Television

Chelsea Handler

Her drunken-slattern shtick is very watchable.

Chelsea Handler

A total lush, a filthy lay, a homegirl unrestrained when feeling catty—the persona of Chelsea Handler is as guilty-pleasurable as any in the recent annals of American humor. With her late-night comedy show Chelsea Lately (E!, weeknights at 11 p.m. ET) fueling the success of a standup concert tour and three best-selling books, Handler has blown up into an unaffected princess who graces her subjects with joyful sneers. The persona has a rich relationship with decadence, being morally and aesthetically offended by the reality-TV abominations and befuddled starlets who provide so much of her Chelsea Lately material. But the persona also relishes libertine excess and celebrates fun bad ideas.

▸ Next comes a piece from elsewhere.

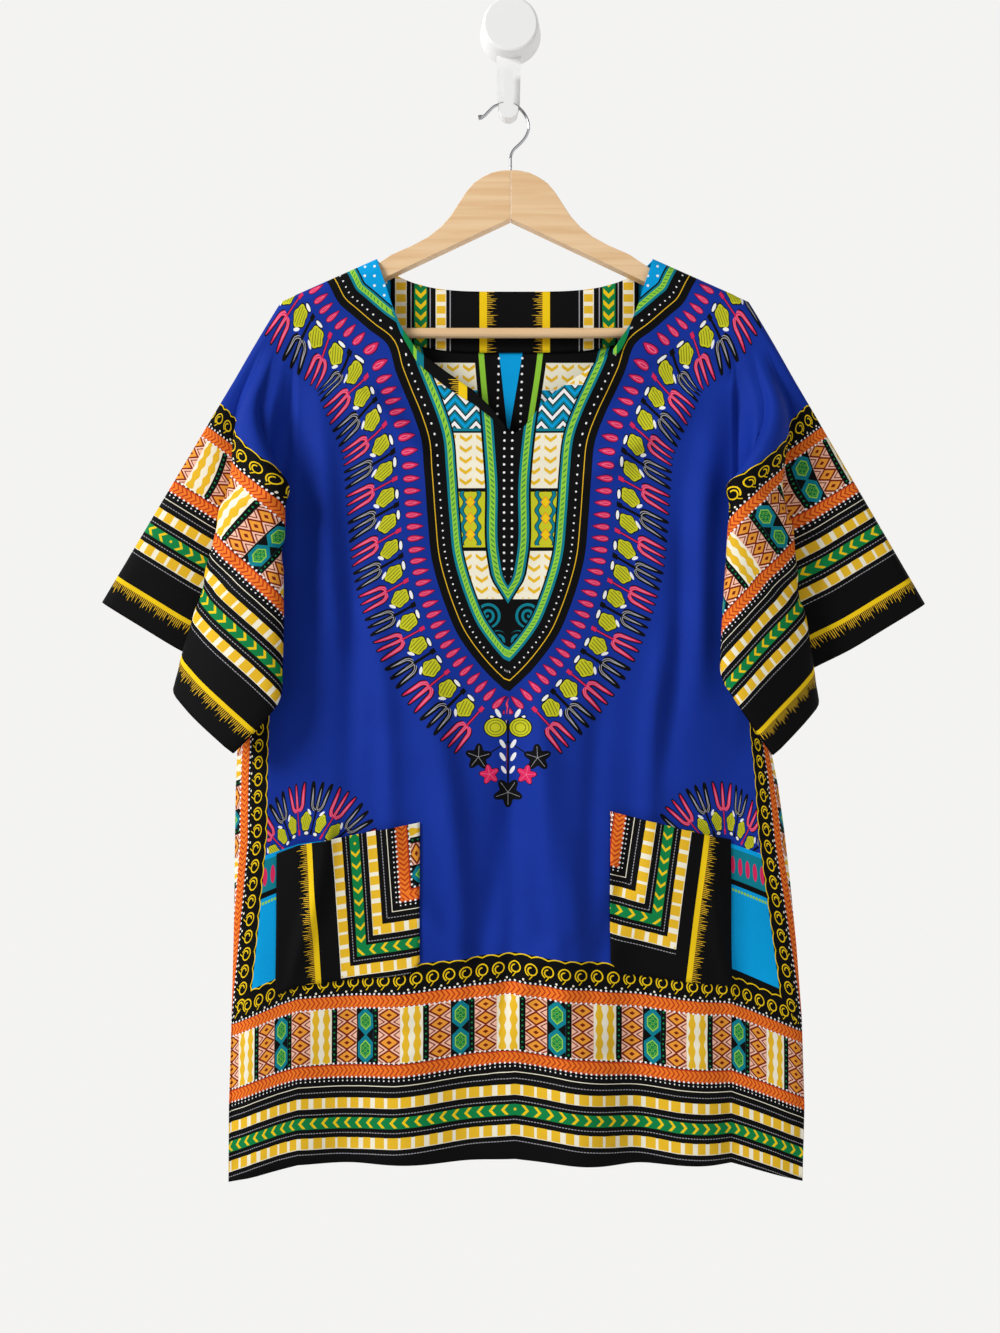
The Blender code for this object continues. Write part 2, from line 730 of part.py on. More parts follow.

Here’s the vibe: Imagine Handler hungoverish at the 10-items-or-less counter at Safeway, swinging her basket of goods—a home pregnancy test, a Boston cream pie, a handle of designer booze—up to the conveyor belt. She snatches a glossy tabloid from the rack for a greedy eyeful of hot-pink messes. Sniping aloud at the tackiness within with vulgarity in kind, she rolls her eyes so hard that she gags as she slaps enough magazines on the conveyor belt so that now she’s buying 12 items. She swipes her platinum card with a contemptuous gesture.

Handler claims to be 35 and looks at least 40, which is part of her appeal. She seems old enough to have been around and to know better. About her appetites she is frank, unrepentant, and semi-self-loathing. She wants a second dessert, a sixth drink, a Vicodin if you’ve got one—and what her drunken slattern shtick lacks in novelty, it more than compensates for by way of pungency. One imagines that her core constituencies include sarcastic young flaming homosexuals and jaded sorority dropouts with treatable self-esteem issues.

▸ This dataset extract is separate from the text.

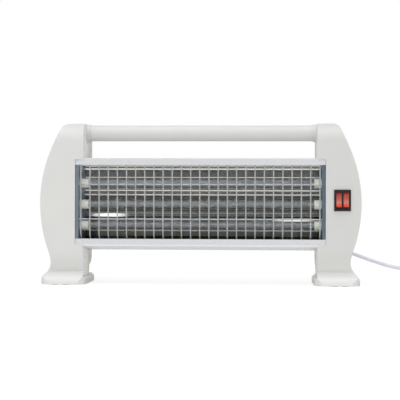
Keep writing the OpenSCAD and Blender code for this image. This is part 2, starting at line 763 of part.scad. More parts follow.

Those who would yawn at her act as a played-out “trangressive” role-playing might turn to the second page of Handler’s current best-seller, Chelsea Chelsea Bang Bang, with its compound sentence on the author’s preadolescent addiction to her intimate anatomy: “I wasn’t prepared for what kind of ride this little magic muffin was going to take me on, but I reminded myself that we never choose who we fall in love with, and I had no choice when my little hot pocket in a pita took over my life for the good part of the third and fourth grades.” While any healthy man will squirm in contemplating this image, the more discerning of them will acknowledge the craft in the way the sentence pivots from puerile snack-time metaphor-making to a lilting bittersweet statement and back again.

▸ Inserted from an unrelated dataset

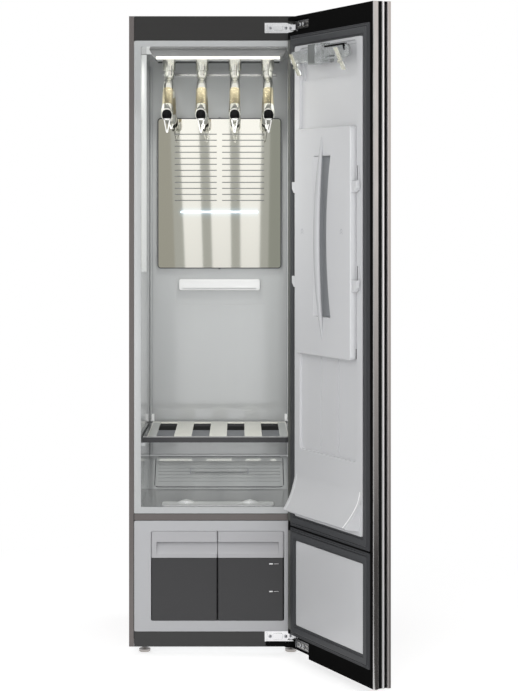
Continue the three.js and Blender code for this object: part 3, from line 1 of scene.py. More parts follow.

There’s a peculiar sort of class to Handler’s prose, and to her ad-libbing and the general atmosphere of her show. Underneath her hair, which is sometimes morning-after messy and sometimes flat-ironed to achieve a bitchy glamour, is a sophisticated brain. After her nightly monologue—delivered in front of a set resembling a lounge at the W—Handler usually turns to a roundtable of comedians who help her snark on overexposed adulterers and the like with a notable degree of cultivation. A February joke about Snooki making a personal appearance at James Madison University trusted in the viewer’s cognizance of Cornel West. Crucially, scholarship and gentility do not go hand in hand. Ludacris, who has branched out from rapping and acting into the cognac-shilling business, recently brought to Handler’s couch a quart of liquor as a hostess gift. Holding the bottle in what would have been her lap had she kept her knees together, she explained that her general affection for her male hip-hop guests owed to their way of telling it to her straight: ” ‘Yeah, you’re a dirty girl, Chelsea.’ “

And for that matter, she is dirty in a more interesting way than Sarah Silverman, her colleague in potty-mouth-ism. Where Silverman, pushing pop shock, remains an aloof performance artist, Handler reads as a woman instinctually confiding veritas of the in vino variety. (It must have required a lot of effort to develop the character of this lazy gossip.) And where Silverman discernibly waits and watches for an audience’s “scandalized” reaction to a “racist” joke, Handler does ethnic incorrectness full speed ahead. Such jokes often come at the expense of her sidekick, Chuy, a diminutive Hispanic man usually clad in antiquated golfing togs, thus existing as a kind of Dorf-themed lawn ornament.

The funniest moment on Wednesday’s installment of Chelsea Lately wasn’t even really a joke, just an all-in-the-attitude response to a scandal-made disposable celebrity. Some strumpet, hurt by a line the host had spat the day before, had taken to her Facebook page and tried to insult Handler by suggesting that she Botox not her forehead but her “flabby underarm skin,” further comparing Handler’s limbs to KFC product. Raising an arm to flap her right triceps around, Handler started to talk about coating herself in 11 herbs and spices, but her spleen burst before she could finish the line: “First of all, look at my forehead, you dumb bitch—I don’t have Botox.” She asked the camera to pull in on her. Sadly, it did not. If it had, you would have seen attractive lines crossing her brow, high and low.